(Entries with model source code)

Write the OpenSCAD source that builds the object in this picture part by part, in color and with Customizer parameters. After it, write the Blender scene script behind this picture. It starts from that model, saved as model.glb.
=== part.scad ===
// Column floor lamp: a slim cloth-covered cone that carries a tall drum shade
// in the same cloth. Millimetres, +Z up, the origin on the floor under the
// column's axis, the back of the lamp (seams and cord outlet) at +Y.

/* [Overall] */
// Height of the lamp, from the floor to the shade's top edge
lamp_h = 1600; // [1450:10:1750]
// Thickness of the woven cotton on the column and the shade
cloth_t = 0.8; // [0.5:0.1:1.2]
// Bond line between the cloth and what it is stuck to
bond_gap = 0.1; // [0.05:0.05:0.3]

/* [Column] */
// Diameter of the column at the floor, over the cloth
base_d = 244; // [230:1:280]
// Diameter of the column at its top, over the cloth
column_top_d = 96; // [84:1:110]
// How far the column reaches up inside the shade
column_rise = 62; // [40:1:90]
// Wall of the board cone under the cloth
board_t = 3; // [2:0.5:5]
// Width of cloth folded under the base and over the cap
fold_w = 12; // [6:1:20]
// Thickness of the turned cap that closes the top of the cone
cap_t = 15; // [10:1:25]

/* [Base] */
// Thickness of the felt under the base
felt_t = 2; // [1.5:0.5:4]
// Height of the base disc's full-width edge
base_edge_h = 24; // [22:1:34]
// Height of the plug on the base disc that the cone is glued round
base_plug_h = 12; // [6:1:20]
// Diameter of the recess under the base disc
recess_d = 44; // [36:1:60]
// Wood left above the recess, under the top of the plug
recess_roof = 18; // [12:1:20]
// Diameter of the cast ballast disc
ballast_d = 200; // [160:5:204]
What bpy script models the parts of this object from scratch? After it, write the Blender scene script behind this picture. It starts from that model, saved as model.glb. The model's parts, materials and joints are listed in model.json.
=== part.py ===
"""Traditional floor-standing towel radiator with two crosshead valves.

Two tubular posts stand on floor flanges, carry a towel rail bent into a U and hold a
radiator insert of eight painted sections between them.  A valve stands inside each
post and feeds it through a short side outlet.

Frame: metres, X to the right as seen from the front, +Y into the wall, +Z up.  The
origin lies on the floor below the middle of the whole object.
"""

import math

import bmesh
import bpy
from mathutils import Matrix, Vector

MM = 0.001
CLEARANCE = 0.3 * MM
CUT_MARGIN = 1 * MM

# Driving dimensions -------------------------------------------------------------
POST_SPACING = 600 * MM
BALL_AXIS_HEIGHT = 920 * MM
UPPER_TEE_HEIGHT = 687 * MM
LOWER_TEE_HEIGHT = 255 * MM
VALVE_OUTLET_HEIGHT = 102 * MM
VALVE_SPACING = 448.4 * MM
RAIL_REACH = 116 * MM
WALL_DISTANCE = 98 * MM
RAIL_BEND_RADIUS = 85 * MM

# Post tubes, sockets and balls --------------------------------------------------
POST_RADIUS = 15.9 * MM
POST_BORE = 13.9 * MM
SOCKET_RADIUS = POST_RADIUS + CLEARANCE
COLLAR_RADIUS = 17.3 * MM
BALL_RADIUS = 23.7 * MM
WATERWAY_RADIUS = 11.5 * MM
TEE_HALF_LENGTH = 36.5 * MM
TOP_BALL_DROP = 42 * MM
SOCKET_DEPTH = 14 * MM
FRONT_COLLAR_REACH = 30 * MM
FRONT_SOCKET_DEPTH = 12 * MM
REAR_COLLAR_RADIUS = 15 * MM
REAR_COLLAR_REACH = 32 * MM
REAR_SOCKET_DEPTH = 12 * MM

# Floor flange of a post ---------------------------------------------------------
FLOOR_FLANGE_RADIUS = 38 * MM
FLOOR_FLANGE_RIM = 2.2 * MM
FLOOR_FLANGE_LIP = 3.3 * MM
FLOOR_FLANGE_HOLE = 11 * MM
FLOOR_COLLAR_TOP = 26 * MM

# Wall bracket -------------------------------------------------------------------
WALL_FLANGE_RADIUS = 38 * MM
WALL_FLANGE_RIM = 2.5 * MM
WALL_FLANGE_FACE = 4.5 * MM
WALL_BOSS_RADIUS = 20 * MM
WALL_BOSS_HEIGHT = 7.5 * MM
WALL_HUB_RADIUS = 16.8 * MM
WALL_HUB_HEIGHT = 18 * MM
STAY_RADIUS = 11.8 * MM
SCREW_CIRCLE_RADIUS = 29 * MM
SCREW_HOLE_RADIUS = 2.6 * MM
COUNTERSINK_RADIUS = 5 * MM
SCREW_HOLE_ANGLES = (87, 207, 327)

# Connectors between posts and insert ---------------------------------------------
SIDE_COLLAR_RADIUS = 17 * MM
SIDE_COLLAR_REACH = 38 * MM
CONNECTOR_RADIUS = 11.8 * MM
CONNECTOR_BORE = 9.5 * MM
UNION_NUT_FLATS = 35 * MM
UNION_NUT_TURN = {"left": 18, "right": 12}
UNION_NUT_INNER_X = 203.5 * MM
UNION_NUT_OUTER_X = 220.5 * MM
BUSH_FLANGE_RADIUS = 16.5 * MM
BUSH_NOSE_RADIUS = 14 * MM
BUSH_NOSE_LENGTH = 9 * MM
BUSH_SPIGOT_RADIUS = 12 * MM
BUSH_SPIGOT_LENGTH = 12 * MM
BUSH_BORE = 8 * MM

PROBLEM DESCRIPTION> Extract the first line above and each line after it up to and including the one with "outlet) at +Y.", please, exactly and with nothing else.

ANSWER FOR THIS EXERCISE>
Write the OpenSCAD source that builds the object in this picture part by part, in color and with Customizer parameters. After it, write the Blender scene script behind this picture. It starts from that model, saved as model.glb.
=== part.scad ===
// Column floor lamp: a slim cloth-covered cone that carries a tall drum shade
// in the same cloth. Millimetres, +Z up, the origin on the floor under the
// column's axis, the back of the lamp (seams and cord outlet) at +Y.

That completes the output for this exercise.